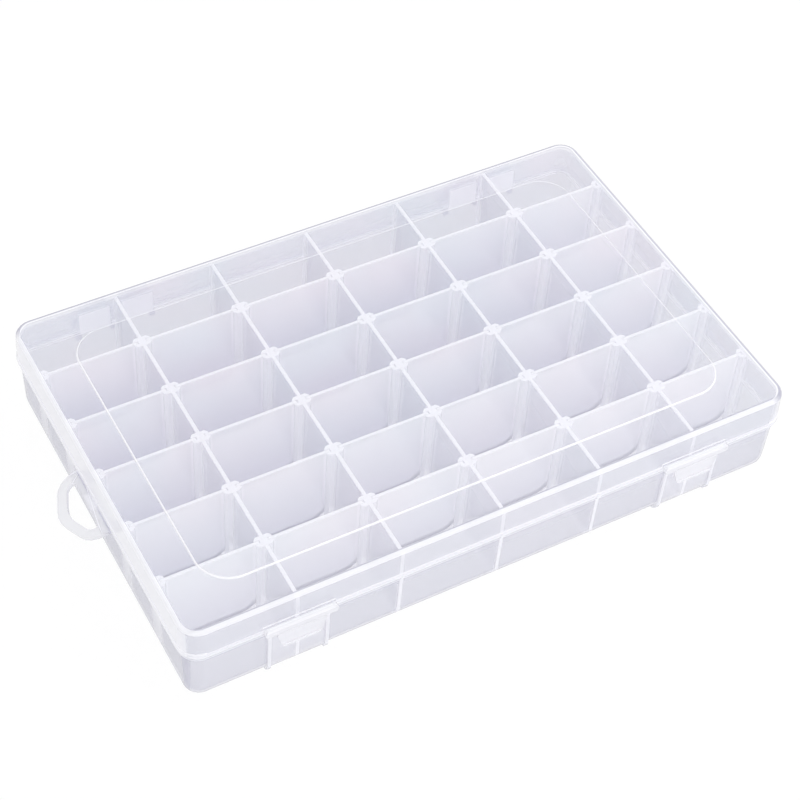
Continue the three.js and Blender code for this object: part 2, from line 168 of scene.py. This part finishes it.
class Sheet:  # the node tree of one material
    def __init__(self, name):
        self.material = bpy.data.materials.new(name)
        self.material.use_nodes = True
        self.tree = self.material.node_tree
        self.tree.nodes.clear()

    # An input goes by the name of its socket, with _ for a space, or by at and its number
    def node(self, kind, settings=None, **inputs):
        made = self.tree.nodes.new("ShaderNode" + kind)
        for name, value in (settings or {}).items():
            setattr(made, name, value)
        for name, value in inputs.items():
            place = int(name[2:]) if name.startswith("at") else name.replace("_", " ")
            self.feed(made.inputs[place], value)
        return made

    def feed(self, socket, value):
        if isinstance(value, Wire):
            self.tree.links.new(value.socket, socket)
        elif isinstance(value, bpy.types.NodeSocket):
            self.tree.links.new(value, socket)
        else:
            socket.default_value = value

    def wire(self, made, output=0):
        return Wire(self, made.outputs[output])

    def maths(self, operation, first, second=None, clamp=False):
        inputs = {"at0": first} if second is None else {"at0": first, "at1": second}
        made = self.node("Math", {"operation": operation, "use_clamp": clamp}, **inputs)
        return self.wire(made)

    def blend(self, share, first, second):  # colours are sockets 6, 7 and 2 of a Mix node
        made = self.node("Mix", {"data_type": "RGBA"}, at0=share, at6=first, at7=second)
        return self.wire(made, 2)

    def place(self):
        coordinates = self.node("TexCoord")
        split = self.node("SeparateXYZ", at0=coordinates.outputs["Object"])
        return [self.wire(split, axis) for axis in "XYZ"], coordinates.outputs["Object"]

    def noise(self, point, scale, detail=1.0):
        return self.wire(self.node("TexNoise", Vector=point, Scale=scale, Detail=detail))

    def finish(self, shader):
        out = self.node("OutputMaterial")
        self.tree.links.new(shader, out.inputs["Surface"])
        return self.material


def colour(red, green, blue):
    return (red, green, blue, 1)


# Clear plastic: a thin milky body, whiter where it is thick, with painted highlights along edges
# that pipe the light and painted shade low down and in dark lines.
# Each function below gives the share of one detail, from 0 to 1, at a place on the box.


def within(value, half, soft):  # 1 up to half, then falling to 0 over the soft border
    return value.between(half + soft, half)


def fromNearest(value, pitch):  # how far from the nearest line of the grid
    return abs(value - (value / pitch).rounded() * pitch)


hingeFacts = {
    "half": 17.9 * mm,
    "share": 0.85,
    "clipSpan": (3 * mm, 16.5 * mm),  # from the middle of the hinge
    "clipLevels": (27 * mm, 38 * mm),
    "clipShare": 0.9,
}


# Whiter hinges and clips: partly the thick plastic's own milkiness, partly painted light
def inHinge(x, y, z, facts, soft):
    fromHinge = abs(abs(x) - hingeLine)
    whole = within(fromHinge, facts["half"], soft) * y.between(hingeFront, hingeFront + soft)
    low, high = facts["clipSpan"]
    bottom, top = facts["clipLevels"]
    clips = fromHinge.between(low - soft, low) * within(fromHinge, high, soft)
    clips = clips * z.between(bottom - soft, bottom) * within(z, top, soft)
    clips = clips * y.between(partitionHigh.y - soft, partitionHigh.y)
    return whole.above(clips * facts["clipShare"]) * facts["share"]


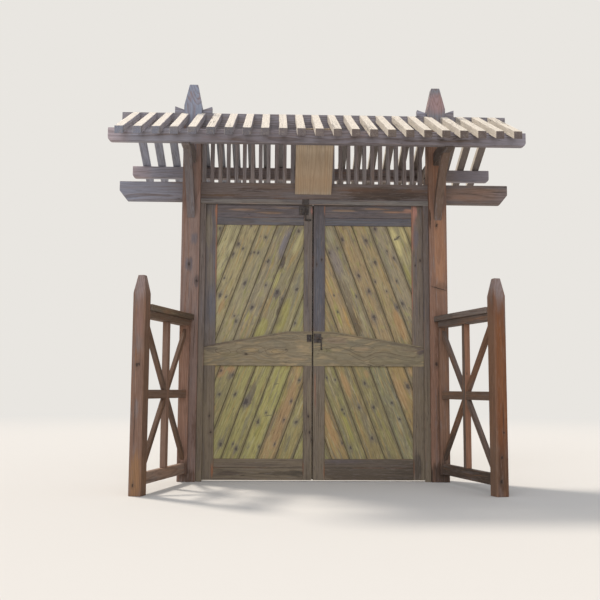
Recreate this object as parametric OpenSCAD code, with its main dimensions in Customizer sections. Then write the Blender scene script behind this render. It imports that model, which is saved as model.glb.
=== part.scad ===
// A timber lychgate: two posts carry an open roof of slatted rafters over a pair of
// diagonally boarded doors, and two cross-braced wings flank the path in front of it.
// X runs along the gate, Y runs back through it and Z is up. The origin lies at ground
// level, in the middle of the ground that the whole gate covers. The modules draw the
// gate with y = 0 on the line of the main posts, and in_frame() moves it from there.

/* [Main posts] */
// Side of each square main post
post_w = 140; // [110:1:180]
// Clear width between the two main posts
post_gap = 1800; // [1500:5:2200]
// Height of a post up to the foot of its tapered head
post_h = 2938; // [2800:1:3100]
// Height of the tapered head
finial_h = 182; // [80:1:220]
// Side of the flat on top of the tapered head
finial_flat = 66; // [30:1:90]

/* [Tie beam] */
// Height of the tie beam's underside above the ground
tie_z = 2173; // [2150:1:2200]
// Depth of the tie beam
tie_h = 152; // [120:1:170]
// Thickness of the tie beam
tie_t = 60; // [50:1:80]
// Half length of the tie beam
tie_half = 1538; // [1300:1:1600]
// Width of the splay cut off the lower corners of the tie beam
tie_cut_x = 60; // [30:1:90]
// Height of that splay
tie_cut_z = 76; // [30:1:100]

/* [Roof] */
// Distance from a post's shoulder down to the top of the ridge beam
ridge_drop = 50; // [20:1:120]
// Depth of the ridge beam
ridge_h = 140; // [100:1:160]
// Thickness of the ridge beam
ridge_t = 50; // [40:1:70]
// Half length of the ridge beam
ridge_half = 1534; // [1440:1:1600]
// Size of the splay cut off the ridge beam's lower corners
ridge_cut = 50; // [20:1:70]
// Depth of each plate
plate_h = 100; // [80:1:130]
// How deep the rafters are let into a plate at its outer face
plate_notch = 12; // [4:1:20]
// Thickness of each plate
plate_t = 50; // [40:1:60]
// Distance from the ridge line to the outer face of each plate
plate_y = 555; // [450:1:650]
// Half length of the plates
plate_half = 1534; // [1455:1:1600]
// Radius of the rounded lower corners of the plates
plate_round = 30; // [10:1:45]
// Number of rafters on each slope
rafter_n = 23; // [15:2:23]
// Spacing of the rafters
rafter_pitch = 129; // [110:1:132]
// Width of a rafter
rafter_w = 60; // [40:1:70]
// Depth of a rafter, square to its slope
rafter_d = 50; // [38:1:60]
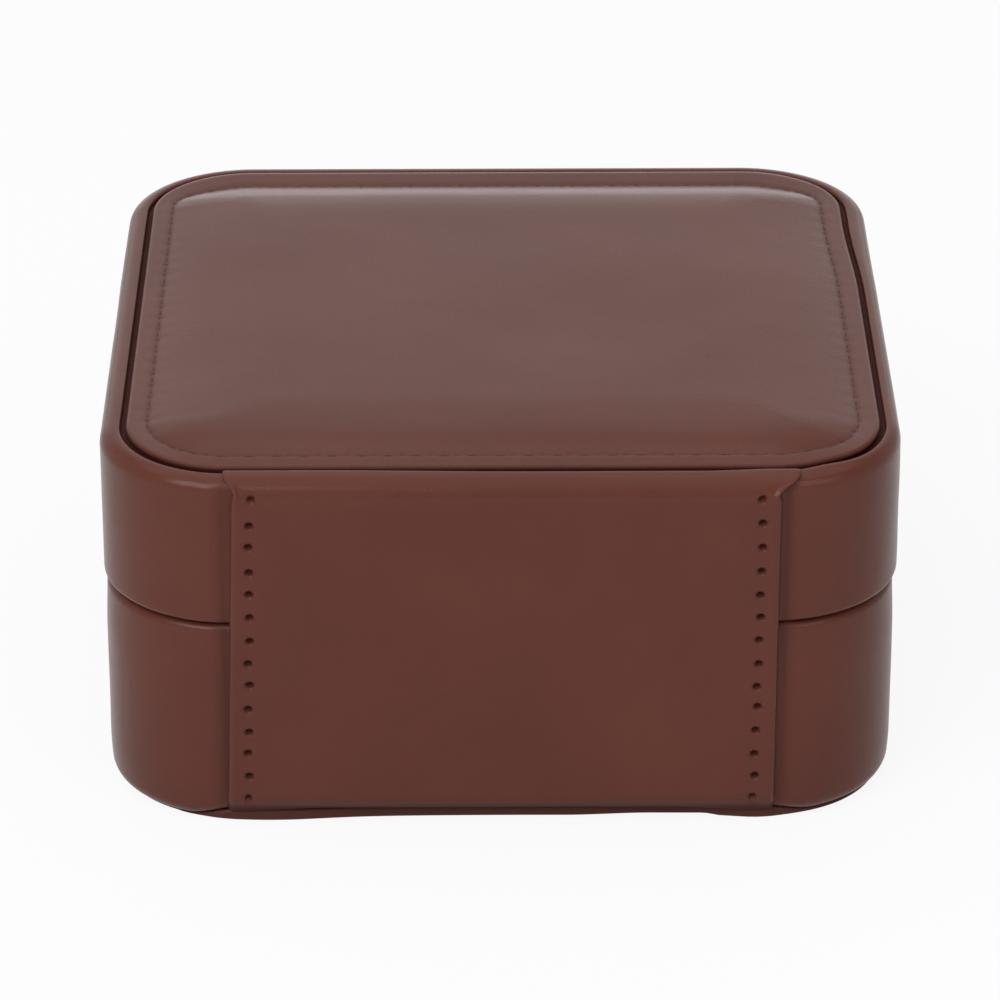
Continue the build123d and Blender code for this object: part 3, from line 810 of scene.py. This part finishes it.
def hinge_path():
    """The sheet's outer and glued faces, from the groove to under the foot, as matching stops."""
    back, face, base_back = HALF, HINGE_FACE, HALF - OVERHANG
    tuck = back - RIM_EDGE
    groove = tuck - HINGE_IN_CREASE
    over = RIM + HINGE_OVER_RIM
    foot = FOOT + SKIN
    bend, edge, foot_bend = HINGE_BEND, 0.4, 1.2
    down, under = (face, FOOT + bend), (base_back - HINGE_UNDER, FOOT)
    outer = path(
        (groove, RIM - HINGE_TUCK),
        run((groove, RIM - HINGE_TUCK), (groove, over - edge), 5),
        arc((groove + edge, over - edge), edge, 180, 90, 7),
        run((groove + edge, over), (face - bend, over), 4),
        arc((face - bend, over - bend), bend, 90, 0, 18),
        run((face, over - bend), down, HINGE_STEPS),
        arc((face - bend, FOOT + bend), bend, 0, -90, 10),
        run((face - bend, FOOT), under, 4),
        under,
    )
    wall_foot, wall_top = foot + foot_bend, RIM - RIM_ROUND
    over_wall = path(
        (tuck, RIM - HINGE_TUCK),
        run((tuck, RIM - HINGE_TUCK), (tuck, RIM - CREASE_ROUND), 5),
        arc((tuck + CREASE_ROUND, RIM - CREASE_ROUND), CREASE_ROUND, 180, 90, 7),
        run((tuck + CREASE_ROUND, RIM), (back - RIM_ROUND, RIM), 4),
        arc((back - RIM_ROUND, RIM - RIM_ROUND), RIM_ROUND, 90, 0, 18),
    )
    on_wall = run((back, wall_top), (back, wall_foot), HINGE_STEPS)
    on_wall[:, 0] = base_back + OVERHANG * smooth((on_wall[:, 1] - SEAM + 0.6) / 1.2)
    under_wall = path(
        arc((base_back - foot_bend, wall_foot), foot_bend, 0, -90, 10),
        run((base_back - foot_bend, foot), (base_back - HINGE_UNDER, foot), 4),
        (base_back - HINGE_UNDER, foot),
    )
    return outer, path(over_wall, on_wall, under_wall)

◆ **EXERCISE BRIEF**
Make an exact copy of the material above.

◆ **SOLVED PROBLEM**
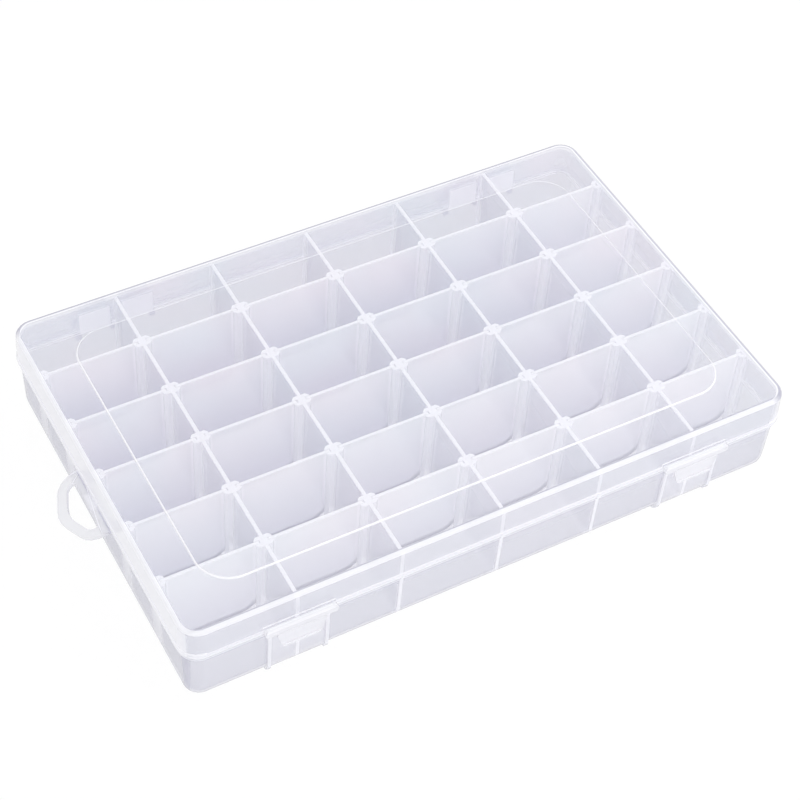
Continue the three.js and Blender code for this object: part 2, from line 168 of scene.py. This part finishes it.
class Sheet:  # the node tree of one material
    def __init__(self, name):
        self.material = bpy.data.materials.new(name)
        self.material.use_nodes = True
        self.tree = self.material.node_tree
        self.tree.nodes.clear()

    # An input goes by the name of its socket, with _ for a space, or by at and its number
    def node(self, kind, settings=None, **inputs):
        made = self.tree.nodes.new("ShaderNode" + kind)
        for name, value in (settings or {}).items():
            setattr(made, name, value)
        for name, value in inputs.items():
            place = int(name[2:]) if name.startswith("at") else name.replace("_", " ")
            self.feed(made.inputs[place], value)
        return made

    def feed(self, socket, value):
        if isinstance(value, Wire):
            self.tree.links.new(value.socket, socket)
        elif isinstance(value, bpy.types.NodeSocket):
            self.tree.links.new(value, socket)
        else:
            socket.default_value = value

    def wire(self, made, output=0):
        return Wire(self, made.outputs[output])

    def maths(self, operation, first, second=None, clamp=False):
        inputs = {"at0": first} if second is None else {"at0": first, "at1": second}
        made = self.node("Math", {"operation": operation, "use_clamp": clamp}, **inputs)
        return self.wire(made)

    def blend(self, share, first, second):  # colours are sockets 6, 7 and 2 of a Mix node
        made = self.node("Mix", {"data_type": "RGBA"}, at0=share, at6=first, at7=second)
        return self.wire(made, 2)

    def place(self):
        coordinates = self.node("TexCoord")
        split = self.node("SeparateXYZ", at0=coordinates.outputs["Object"])
        return [self.wire(split, axis) for axis in "XYZ"], coordinates.outputs["Object"]

    def noise(self, point, scale, detail=1.0):
        return self.wire(self.node("TexNoise", Vector=point, Scale=scale, Detail=detail))

    def finish(self, shader):
        out = self.node("OutputMaterial")
        self.tree.links.new(shader, out.inputs["Surface"])
        return self.material


def colour(red, green, blue):
    return (red, green, blue, 1)


# Clear plastic: a thin milky body, whiter where it is thick, with painted highlights along edges
# that pipe the light and painted shade low down and in dark lines.
# Each function below gives the share of one detail, from 0 to 1, at a place on the box.


def within(value, half, soft):  # 1 up to half, then falling to 0 over the soft border
    return value.between(half + soft, half)


def fromNearest(value, pitch):  # how far from the nearest line of the grid
    return abs(value - (value / pitch).rounded() * pitch)


hingeFacts = {
    "half": 17.9 * mm,
    "share": 0.85,
    "clipSpan": (3 * mm, 16.5 * mm),  # from the middle of the hinge
    "clipLevels": (27 * mm, 38 * mm),
    "clipShare": 0.9,
}


# Whiter hinges and clips: partly the thick plastic's own milkiness, partly painted light
def inHinge(x, y, z, facts, soft):
    fromHinge = abs(abs(x) - hingeLine)
    whole = within(fromHinge, facts["half"], soft) * y.between(hingeFront, hingeFront + soft)
    low, high = facts["clipSpan"]
    bottom, top = facts["clipLevels"]
    clips = fromHinge.between(low - soft, low) * within(fromHinge, high, soft)
    clips = clips * z.between(bottom - soft, bottom) * within(z, top, soft)
    clips = clips * y.between(partitionHigh.y - soft, partitionHigh.y)
    return whole.above(clips * facts["clipShare"]) * facts["share"]


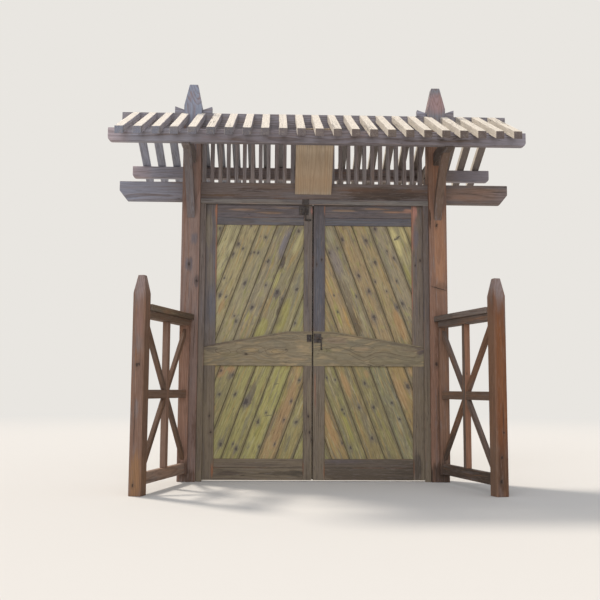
Recreate this object as parametric OpenSCAD code, with its main dimensions in Customizer sections. Then write the Blender scene script behind this render. It imports that model, which is saved as model.glb.
=== part.scad ===
// A timber lychgate: two posts carry an open roof of slatted rafters over a pair of
// diagonally boarded doors, and two cross-braced wings flank the path in front of it.
// X runs along the gate, Y runs back through it and Z is up. The origin lies at ground
// level, in the middle of the ground that the whole gate covers. The modules draw the
// gate with y = 0 on the line of the main posts, and in_frame() moves it from there.

/* [Main posts] */
// Side of each square main post
post_w = 140; // [110:1:180]
// Clear width between the two main posts
post_gap = 1800; // [1500:5:2200]
// Height of a post up to the foot of its tapered head
post_h = 2938; // [2800:1:3100]
// Height of the tapered head
finial_h = 182; // [80:1:220]
// Side of the flat on top of the tapered head
finial_flat = 66; // [30:1:90]

/* [Tie beam] */
// Height of the tie beam's underside above the ground
tie_z = 2173; // [2150:1:2200]
// Depth of the tie beam
tie_h = 152; // [120:1:170]
// Thickness of the tie beam
tie_t = 60; // [50:1:80]
// Half length of the tie beam
tie_half = 1538; // [1300:1:1600]
// Width of the splay cut off the lower corners of the tie beam
tie_cut_x = 60; // [30:1:90]
// Height of that splay
tie_cut_z = 76; // [30:1:100]

/* [Roof] */
// Distance from a post's shoulder down to the top of the ridge beam
ridge_drop = 50; // [20:1:120]
// Depth of the ridge beam
ridge_h = 140; // [100:1:160]
// Thickness of the ridge beam
ridge_t = 50; // [40:1:70]
// Half length of the ridge beam
ridge_half = 1534; // [1440:1:1600]
// Size of the splay cut off the ridge beam's lower corners
ridge_cut = 50; // [20:1:70]
// Depth of each plate
plate_h = 100; // [80:1:130]
// How deep the rafters are let into a plate at its outer face
plate_notch = 12; // [4:1:20]
// Thickness of each plate
plate_t = 50; // [40:1:60]
// Distance from the ridge line to the outer face of each plate
plate_y = 555; // [450:1:650]
// Half length of the plates
plate_half = 1534; // [1455:1:1600]
// Radius of the rounded lower corners of the plates
plate_round = 30; // [10:1:45]
// Number of rafters on each slope
rafter_n = 23; // [15:2:23]
// Spacing of the rafters
rafter_pitch = 129; // [110:1:132]
// Width of a rafter
rafter_w = 60; // [40:1:70]
// Depth of a rafter, square to its slope
rafter_d = 50; // [38:1:60]
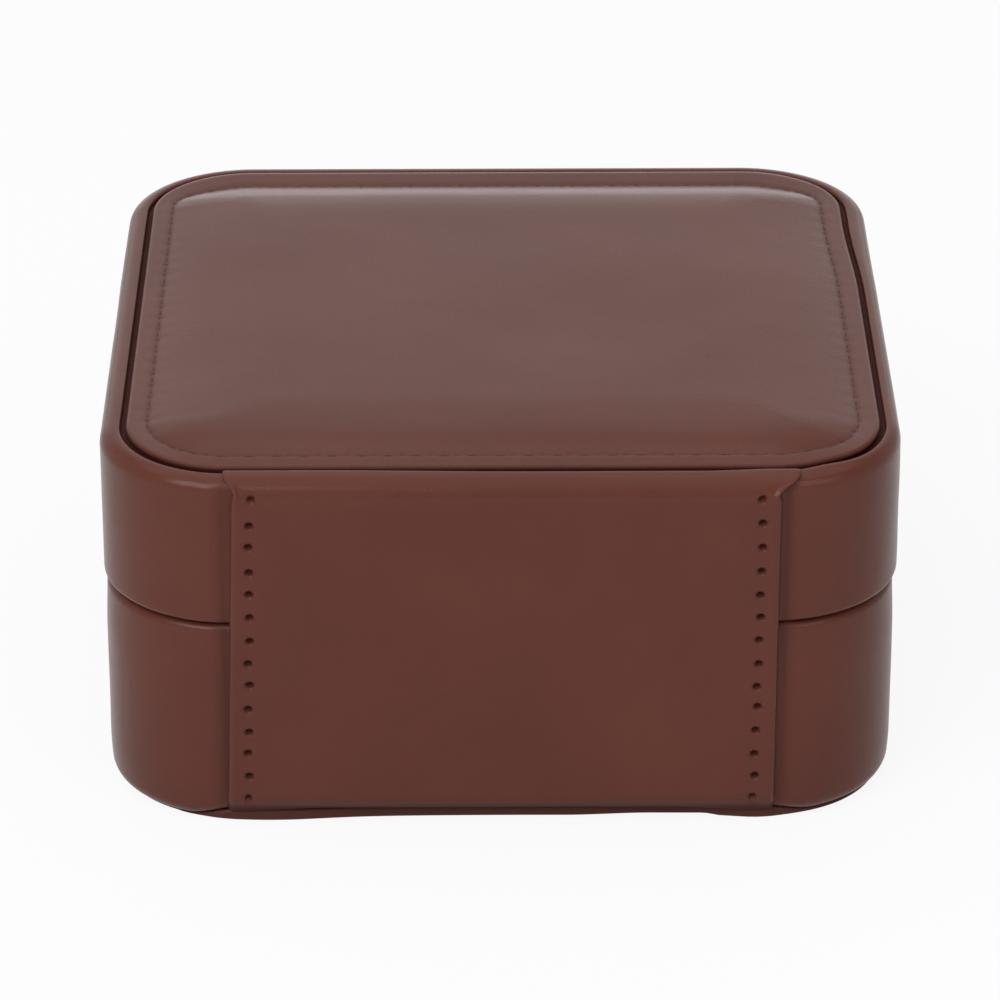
Continue the build123d and Blender code for this object: part 3, from line 810 of scene.py. This part finishes it.
def hinge_path():
    """The sheet's outer and glued faces, from the groove to under the foot, as matching stops."""
    back, face, base_back = HALF, HINGE_FACE, HALF - OVERHANG
    tuck = back - RIM_EDGE
    groove = tuck - HINGE_IN_CREASE
    over = RIM + HINGE_OVER_RIM
    foot = FOOT + SKIN
    bend, edge, foot_bend = HINGE_BEND, 0.4, 1.2
    down, under = (face, FOOT + bend), (base_back - HINGE_UNDER, FOOT)
    outer = path(
        (groove, RIM - HINGE_TUCK),
        run((groove, RIM - HINGE_TUCK), (groove, over - edge), 5),
        arc((groove + edge, over - edge), edge, 180, 90, 7),
        run((groove + edge, over), (face - bend, over), 4),
        arc((face - bend, over - bend), bend, 90, 0, 18),
        run((face, over - bend), down, HINGE_STEPS),
        arc((face - bend, FOOT + bend), bend, 0, -90, 10),
        run((face - bend, FOOT), under, 4),
        under,
    )
    wall_foot, wall_top = foot + foot_bend, RIM - RIM_ROUND
    over_wall = path(
        (tuck, RIM - HINGE_TUCK),
        run((tuck, RIM - HINGE_TUCK), (tuck, RIM - CREASE_ROUND), 5),
        arc((tuck + CREASE_ROUND, RIM - CREASE_ROUND), CREASE_ROUND, 180, 90, 7),
        run((tuck + CREASE_ROUND, RIM), (back - RIM_ROUND, RIM), 4),
        arc((back - RIM_ROUND, RIM - RIM_ROUND), RIM_ROUND, 90, 0, 18),
    )
    on_wall = run((back, wall_top), (back, wall_foot), HINGE_STEPS)
    on_wall[:, 0] = base_back + OVERHANG * smooth((on_wall[:, 1] - SEAM + 0.6) / 1.2)
    under_wall = path(
        arc((base_back - foot_bend, wall_foot), foot_bend, 0, -90, 10),
        run((base_back - foot_bend, foot), (base_back - HINGE_UNDER, foot), 4),
        (base_back - HINGE_UNDER, foot),
    )
    return outer, path(over_wall, on_wall, under_wall)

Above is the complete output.